[START OF Collected material]

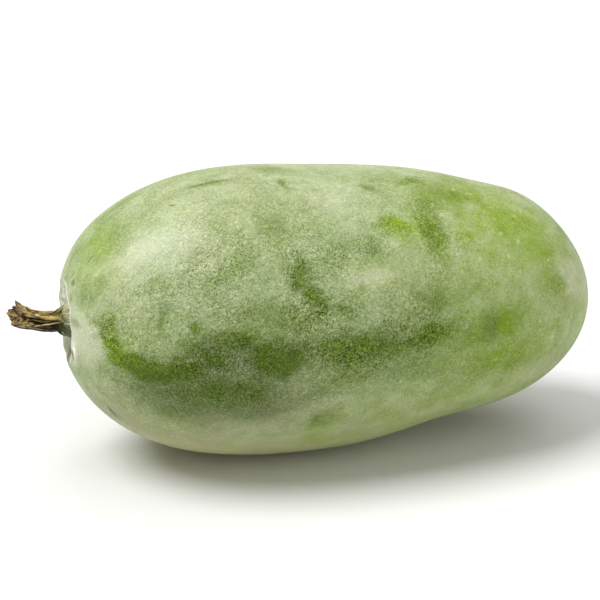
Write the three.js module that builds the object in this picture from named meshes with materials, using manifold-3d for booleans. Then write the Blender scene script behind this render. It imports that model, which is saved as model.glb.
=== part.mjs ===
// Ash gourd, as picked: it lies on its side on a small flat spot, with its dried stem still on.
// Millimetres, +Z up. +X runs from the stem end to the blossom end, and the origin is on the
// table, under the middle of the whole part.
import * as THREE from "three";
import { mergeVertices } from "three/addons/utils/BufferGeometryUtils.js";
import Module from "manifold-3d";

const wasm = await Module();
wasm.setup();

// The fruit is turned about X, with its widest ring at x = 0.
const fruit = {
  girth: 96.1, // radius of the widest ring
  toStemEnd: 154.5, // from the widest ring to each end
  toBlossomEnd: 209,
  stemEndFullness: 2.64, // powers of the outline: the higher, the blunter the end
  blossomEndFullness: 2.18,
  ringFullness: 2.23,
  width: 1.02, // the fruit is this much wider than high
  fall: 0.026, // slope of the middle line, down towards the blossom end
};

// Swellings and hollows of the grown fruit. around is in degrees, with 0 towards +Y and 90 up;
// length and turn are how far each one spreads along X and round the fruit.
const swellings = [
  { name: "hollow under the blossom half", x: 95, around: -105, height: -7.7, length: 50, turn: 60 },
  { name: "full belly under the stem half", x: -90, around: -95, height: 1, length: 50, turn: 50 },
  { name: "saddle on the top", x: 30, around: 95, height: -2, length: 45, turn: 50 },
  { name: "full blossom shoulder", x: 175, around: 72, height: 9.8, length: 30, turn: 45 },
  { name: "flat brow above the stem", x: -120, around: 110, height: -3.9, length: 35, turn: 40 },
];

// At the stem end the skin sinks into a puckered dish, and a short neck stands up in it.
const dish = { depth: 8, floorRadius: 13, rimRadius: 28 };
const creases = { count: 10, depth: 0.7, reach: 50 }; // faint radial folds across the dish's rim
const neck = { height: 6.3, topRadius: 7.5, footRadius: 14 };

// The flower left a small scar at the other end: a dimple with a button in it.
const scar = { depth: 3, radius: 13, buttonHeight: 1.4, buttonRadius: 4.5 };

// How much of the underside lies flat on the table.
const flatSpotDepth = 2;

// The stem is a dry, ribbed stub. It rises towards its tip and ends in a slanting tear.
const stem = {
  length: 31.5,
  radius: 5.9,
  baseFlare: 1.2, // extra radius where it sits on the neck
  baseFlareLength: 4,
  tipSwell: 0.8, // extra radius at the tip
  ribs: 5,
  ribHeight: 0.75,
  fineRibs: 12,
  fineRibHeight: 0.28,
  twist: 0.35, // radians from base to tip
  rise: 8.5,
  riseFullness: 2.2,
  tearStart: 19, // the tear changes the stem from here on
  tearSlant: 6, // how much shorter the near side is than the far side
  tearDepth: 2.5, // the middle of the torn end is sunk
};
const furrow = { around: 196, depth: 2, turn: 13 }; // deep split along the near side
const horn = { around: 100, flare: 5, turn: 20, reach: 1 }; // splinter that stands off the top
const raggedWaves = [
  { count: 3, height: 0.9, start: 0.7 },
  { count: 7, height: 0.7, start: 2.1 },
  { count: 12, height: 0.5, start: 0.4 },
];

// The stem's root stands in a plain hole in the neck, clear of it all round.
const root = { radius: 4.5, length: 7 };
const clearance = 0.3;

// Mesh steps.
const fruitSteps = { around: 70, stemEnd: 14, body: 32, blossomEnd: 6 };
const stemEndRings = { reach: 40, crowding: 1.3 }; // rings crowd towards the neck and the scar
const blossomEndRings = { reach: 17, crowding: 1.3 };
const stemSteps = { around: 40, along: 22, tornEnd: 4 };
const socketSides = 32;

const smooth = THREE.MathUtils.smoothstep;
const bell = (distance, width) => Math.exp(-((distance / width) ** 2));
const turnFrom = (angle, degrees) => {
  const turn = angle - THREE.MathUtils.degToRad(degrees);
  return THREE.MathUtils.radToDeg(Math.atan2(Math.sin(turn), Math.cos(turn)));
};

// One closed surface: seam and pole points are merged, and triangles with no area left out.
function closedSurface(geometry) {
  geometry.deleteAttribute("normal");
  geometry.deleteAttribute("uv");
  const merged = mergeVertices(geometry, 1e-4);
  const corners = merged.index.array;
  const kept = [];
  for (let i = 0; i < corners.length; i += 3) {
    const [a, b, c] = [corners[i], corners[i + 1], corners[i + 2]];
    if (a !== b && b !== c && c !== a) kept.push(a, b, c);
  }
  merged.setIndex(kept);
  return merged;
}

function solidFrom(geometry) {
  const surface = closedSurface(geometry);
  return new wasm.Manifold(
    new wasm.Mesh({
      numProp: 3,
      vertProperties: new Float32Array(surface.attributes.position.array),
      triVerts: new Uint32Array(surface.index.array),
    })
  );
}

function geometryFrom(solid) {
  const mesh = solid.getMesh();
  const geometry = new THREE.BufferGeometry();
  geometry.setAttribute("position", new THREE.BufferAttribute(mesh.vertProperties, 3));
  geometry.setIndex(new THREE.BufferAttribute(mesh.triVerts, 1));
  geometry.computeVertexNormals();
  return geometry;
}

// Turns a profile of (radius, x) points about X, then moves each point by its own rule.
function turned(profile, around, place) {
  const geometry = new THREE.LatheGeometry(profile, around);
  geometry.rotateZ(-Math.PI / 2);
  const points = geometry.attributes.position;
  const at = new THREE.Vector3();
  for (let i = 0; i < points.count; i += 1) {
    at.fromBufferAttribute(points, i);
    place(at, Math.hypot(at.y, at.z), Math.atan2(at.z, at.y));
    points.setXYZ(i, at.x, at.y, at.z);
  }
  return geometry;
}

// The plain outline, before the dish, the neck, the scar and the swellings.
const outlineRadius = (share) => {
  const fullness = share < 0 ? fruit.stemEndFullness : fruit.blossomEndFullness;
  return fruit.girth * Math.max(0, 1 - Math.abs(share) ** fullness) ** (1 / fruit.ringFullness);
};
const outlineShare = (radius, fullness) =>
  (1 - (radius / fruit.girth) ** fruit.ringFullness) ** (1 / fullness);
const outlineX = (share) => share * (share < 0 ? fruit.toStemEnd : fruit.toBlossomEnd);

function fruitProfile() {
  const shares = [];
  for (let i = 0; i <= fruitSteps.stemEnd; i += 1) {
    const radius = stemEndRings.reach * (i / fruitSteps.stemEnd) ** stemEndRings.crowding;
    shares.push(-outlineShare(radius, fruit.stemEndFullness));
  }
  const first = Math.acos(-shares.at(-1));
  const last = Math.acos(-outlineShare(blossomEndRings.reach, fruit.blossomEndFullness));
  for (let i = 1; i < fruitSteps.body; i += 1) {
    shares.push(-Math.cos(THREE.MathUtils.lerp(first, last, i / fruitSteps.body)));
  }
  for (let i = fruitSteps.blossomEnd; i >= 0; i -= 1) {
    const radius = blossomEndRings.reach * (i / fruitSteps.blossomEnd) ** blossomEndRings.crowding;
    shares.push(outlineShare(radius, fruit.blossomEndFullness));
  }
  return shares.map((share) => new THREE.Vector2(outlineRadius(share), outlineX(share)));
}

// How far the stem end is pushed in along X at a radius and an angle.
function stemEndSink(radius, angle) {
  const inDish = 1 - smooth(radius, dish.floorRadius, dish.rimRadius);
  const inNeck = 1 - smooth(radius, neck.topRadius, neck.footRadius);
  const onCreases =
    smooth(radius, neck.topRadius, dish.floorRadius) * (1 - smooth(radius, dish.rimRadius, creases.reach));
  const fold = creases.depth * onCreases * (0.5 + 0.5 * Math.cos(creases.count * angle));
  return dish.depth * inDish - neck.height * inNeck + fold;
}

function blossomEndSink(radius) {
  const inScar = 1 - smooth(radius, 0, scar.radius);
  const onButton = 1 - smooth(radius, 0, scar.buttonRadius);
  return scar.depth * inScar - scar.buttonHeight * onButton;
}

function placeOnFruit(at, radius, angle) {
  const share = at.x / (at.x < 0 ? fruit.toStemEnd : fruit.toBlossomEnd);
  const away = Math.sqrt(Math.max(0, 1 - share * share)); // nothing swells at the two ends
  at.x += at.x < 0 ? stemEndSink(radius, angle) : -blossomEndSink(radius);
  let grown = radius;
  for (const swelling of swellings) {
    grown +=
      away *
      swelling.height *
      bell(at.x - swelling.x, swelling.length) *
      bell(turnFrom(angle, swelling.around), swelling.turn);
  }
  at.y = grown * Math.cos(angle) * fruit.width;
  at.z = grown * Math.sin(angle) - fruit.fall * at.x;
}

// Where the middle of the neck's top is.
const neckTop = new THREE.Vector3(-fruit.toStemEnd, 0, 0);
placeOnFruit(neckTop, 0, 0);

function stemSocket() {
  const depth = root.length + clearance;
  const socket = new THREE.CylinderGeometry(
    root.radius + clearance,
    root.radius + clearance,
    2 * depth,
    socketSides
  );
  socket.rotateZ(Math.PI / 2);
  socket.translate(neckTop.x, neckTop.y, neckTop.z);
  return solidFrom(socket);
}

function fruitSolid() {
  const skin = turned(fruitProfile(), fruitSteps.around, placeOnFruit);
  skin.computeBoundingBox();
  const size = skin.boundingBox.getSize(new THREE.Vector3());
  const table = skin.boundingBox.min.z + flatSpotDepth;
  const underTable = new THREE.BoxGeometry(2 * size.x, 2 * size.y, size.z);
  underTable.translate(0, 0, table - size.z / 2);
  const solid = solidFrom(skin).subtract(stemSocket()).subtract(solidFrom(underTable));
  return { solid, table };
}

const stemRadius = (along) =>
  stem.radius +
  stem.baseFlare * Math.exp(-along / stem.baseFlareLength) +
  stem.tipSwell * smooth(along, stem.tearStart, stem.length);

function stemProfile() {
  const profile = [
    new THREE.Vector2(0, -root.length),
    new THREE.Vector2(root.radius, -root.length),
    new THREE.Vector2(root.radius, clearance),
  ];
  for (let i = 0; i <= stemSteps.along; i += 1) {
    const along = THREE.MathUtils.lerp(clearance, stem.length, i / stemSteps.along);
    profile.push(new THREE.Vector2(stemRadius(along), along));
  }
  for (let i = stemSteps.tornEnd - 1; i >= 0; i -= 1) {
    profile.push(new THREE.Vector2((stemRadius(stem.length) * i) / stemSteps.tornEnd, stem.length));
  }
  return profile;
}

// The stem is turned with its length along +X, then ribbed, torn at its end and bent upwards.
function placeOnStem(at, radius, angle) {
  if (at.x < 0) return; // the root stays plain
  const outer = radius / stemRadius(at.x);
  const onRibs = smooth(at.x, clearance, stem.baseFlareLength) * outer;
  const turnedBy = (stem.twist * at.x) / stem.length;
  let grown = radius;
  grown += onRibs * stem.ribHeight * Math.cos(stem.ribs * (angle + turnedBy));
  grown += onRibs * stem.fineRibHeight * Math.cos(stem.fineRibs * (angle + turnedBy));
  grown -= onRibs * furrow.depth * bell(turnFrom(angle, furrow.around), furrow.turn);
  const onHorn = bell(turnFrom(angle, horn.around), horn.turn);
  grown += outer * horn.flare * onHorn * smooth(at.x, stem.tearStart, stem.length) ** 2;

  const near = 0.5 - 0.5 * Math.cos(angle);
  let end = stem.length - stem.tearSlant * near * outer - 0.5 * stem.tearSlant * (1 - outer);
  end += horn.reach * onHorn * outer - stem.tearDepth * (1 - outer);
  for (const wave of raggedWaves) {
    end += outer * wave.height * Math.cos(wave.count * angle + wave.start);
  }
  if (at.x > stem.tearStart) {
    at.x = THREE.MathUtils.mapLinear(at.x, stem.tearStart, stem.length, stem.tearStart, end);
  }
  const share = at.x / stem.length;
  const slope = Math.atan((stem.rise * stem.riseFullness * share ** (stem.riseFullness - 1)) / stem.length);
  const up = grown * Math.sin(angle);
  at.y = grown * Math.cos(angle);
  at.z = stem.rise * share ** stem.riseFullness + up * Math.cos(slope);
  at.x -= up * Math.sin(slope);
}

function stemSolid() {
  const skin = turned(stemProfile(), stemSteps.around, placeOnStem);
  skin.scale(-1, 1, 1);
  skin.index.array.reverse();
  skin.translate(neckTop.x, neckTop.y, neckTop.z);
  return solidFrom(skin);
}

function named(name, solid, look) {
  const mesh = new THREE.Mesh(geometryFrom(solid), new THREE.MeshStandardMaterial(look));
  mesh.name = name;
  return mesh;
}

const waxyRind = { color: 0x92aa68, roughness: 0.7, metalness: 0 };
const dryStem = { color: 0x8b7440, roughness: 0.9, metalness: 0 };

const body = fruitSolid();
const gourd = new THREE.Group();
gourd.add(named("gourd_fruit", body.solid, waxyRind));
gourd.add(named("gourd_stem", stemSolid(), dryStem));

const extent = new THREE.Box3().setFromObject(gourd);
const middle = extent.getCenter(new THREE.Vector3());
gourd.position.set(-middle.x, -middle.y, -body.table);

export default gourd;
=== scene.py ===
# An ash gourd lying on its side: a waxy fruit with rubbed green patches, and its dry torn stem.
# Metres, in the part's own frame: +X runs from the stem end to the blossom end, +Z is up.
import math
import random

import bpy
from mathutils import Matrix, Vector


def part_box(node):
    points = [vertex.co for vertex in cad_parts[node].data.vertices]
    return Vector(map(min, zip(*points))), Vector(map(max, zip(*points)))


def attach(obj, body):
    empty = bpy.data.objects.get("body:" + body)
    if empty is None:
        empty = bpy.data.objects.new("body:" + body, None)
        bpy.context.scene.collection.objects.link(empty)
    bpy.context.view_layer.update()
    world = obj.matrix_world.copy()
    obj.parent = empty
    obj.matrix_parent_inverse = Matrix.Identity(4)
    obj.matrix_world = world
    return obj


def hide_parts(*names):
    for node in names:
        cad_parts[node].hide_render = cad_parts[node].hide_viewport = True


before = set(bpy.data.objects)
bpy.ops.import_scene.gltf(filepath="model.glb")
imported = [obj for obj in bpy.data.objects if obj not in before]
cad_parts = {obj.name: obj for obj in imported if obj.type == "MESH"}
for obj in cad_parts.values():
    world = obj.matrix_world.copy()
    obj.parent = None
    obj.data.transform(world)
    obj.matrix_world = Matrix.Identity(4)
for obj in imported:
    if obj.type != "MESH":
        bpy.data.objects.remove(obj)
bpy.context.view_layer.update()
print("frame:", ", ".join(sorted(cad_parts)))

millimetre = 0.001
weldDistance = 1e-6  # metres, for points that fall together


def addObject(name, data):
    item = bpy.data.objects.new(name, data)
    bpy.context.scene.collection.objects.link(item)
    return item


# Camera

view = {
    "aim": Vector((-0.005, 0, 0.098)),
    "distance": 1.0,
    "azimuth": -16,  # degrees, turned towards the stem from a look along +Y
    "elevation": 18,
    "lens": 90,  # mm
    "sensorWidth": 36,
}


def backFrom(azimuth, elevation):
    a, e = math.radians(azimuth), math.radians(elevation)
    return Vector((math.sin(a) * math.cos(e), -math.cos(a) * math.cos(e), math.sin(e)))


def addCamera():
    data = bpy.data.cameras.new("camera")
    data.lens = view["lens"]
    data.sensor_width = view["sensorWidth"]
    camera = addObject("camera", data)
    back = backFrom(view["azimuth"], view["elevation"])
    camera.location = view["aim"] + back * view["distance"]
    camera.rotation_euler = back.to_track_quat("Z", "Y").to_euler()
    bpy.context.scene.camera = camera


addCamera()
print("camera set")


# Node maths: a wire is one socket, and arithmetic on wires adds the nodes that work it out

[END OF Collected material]

▶ Aim
This exercise asks for the lines from the line with "0.7, metalness: 0" to the line with "for node in", both lines included, set down exactly and with nothing else.

▶ Exercise solution
const waxyRind = { color: 0x92aa68, roughness: 0.7, metalness: 0 };
const dryStem = { color: 0x8b7440, roughness: 0.9, metalness: 0 };

const body = fruitSolid();
const gourd = new THREE.Group();
gourd.add(named("gourd_fruit", body.solid, waxyRind));
gourd.add(named("gourd_stem", stemSolid(), dryStem));

const extent = new THREE.Box3().setFromObject(gourd);
const middle = extent.getCenter(new THREE.Vector3());
gourd.position.set(-middle.x, -middle.y, -body.table);

export default gourd;
=== scene.py ===
# An ash gourd lying on its side: a waxy fruit with rubbed green patches, and its dry torn stem.
# Metres, in the part's own frame: +X runs from the stem end to the blossom end, +Z is up.
import math
import random

import bpy
from mathutils import Matrix, Vector


def part_box(node):
    points = [vertex.co for vertex in cad_parts[node].data.vertices]
    return Vector(map(min, zip(*points))), Vector(map(max, zip(*points)))


def attach(obj, body):
    empty = bpy.data.objects.get("body:" + body)
    if empty is None:
        empty = bpy.data.objects.new("body:" + body, None)
        bpy.context.scene.collection.objects.link(empty)
    bpy.context.view_layer.update()
    world = obj.matrix_world.copy()
    obj.parent = empty
    obj.matrix_parent_inverse = Matrix.Identity(4)
    obj.matrix_world = world
    return obj


def hide_parts(*names):
    for node in names:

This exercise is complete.